If the known weaknesses of MD5 had been somewhat more severe, then no amount of entropy would help. The attackers could have simply taken any certificate, with any serial number, and forged a corresponding counterfeit certificate in private, without any of the prediction rigamarole.

A broader issue is that the serial number rule is mainly about defending against an attack that is unlikely to ever be practical again. The lesson from the MD5 attack has hopefully been learned: The certificate world needs to stay ahead of the game, and mandate the use of strong hash functions with no sign of weakness. Randomizing the serial number is still a good idea, but even zero bits of entropy should be enough for basic security.

The response

The powers that be could have granted amnesty. They could have decided it wasn’t worth demanding that a lot of mainly innocent people spend who-knows-how-many total person-years updating certificates, in reaction to an obscure technical rule violation that’s not a security threat. But instead, they decided that all the improperly-issued certificates must be replaced, because rules are rules.

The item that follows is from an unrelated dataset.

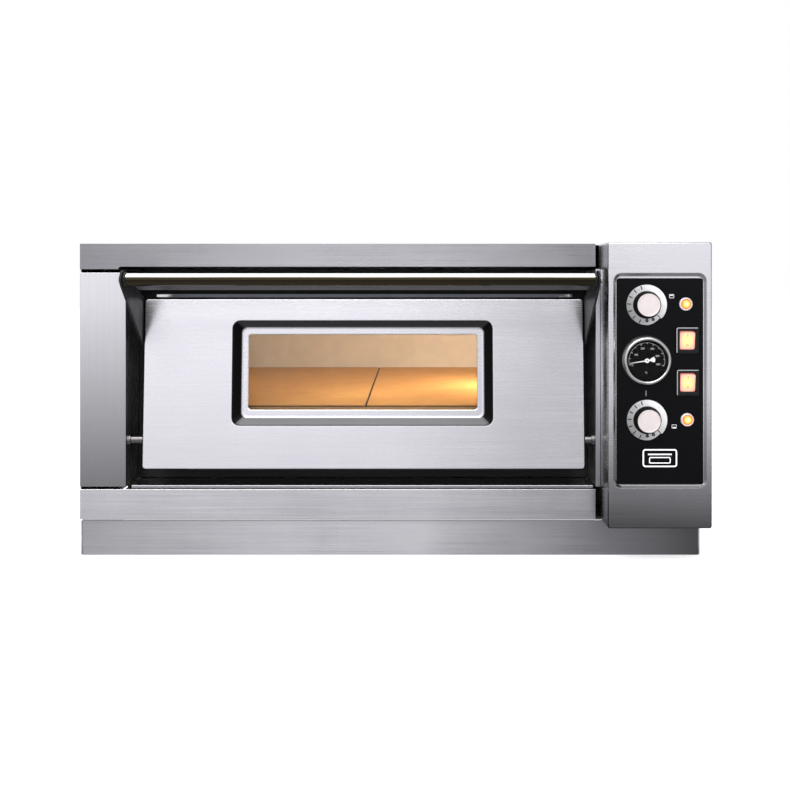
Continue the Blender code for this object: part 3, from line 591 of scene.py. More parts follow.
DOOR_RECT = (-0.358, 0.281, -0.0418, 0.205)
DOOR_FACE = 0.012
DOOR_REAR = -0.010
WINDOW_BROW = (-0.2305, 0.1495, 0.0200, 0.1738)
WINDOW_FOOT = (-0.2132, 0.1330, 0.0348, 0.1609)
WINDOW_OPEN = (-0.2065, 0.1260, 0.0437, 0.1526)
WINDOW_LEVEL = 0.005
BAR_HEIGHT = 0.2264
BAR_REACH = 0.106
BAR_RADIUS = 0.0085
ARM_THICKNESS = 0.003
ARM_GAP = 0.0005
MOUTH_FACE = -0.0475


def build_door_skin():
    """A tray of folded sheet with rolled edges and a pressed recess round the window."""
    sheet = 0.0012
    lip = 0.0008
    fold = WINDOW_LEVEL - 0.002
    behind = DOOR_FACE - sheet
    loops = contour(DOOR_RECT, (0, 0.004, DOOR_REAR))
    loops += rolled_edge(DOOR_RECT, 0.004, DOOR_FACE, 0.0022)
    loops += pressed_slope(WINDOW_BROW, WINDOW_FOOT, (0.012, 0.007), DOOR_FACE, WINDOW_LEVEL)
    loops += contour(WINDOW_OPEN, (lip + HOLD, 0.004, WINDOW_LEVEL), (lip, 0.004, WINDOW_LEVEL),
                     (0, 0.004, WINDOW_LEVEL - lip), (0, 0.004, fold), (sheet, 0.004, fold))
    loops += contour(WINDOW_FOOT, (sheet, 0.007, WINDOW_LEVEL - sheet))
    loops += contour(WINDOW_BROW, (sheet, 0.012, behind))
    loops += contour(DOOR_RECT, (-2 * sheet, 0.004, behind), (-sheet, 0.004, DOOR_REAR))
    Shape().loft(loops, ring=True).piece(
        "door_skin_sheet", "door", "casing_steel", "door_skin", DOOR_PLANE, 50, "door")


def build_handle():
    """The tube, its black end collars and the bolts that hold it between the arms."""
    left, right = DOOR_RECT[:2]
    axis = moved(0, BAR_HEIGHT, BAR_REACH) @ SIDEWAYS
    profile = [(0.0060, left + 0.001), (BAR_RADIUS, left + 0.002), (BAR_RADIUS, right - 0.002),
               (0.0060, right - 0.001)]
    Shape().lathe(profile, 40, at=axis).piece(
        "handle_tube", "bar", "polished_steel", "handle_bar", DOOR_PLANE, body="door")
    collar = 0.0035
    soft = 0.0008
    rim = BAR_RADIUS + 0.0014
    collars = Shape()
    for near, far in ((left, left + collar), (right - collar, right)):
        profile = [(rim - soft, near), (rim, near + soft), (rim, far - soft), (rim - soft, far)]
        collars.lathe(profile, 40, at=axis)
    collars.piece("handle_collars", "arm", "arm_steel", matrix=DOOR_PLANE, body="door")
    bolts = Shape()
    reach = ARM_THICKNESS + ARM_GAP
    for edge, head in ((left - reach, -0.0032), (right + reach, 0.0032)):
        profile = [(0.0062, edge), (0.0062, edge + head * 0.5), (0.0046, edge + head),
                   (0.0020, edge + head), (0.0020, edge + head * 0.4)]
        bolts.lathe(profile, 24, at=axis)
    bolts.piece("handle_bolts", "polished", "polished_steel", matrix=DOOR_PLANE, body="door")


def build_arms():
    """Plates from the sides of the door to the bar, with a broad rounded nose."""
    left, right = DOOR_RECT[:2]
    outline = arm_points()
    for name, edge in (("left", left - ARM_GAP - ARM_THICKNESS), ("right", right + ARM_GAP)):
        loops = [[(edge + level, y, z) for y, z in outline] for level in (0.0, ARM_THICKNESS)]
        arm = Shape().loft(loops, at=DOOR_PLANE).piece(
            "arm_plate_" + name, "arm", "arm_steel", "handle_arm_" + name, body="door")
        soften(arm, 0.0006)


def arm_points():
    """Side view of an arm as (up, forward) from the hinge axis."""
    foot = 0.1380
    nose = 0.0123
    points = [(foot, 0.0015), (0.2020, 0.0015)]
    for step in range(17):
        angle = math.radians(62 + 172 * step / 16)
        points.append((BAR_HEIGHT + nose * math.sin(angle), BAR_REACH - nose * math.cos(angle)))
    return points + [(foot, DOOR_FACE)]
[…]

CAs do have a history of bad behavior, so there’s an understandable desire to be strict. The fact that the CAs’ customers are being punished as well could even be seen as a good thing. If you’re idealistic, you could predict that some customers will be annoyed enough that they will switch to a CA that they deem to be better at following the rules, ultimately encouraging CAs to improve their security practices.

The news coverage of this mess was interesting. Most articles, at least if you read down far enough, did admit that this was not a significant security issue, at least not at this time. I’d say that’s an understatement. Only a few really discussed the question of whether the response was appropriate, which I think maybe should have been the real story. Some took it as a given that the nuclear option (revoke and replace all the certificates) was the only way. I don’t necessarily think that was the wrong decision, but it wasn’t the only possible one.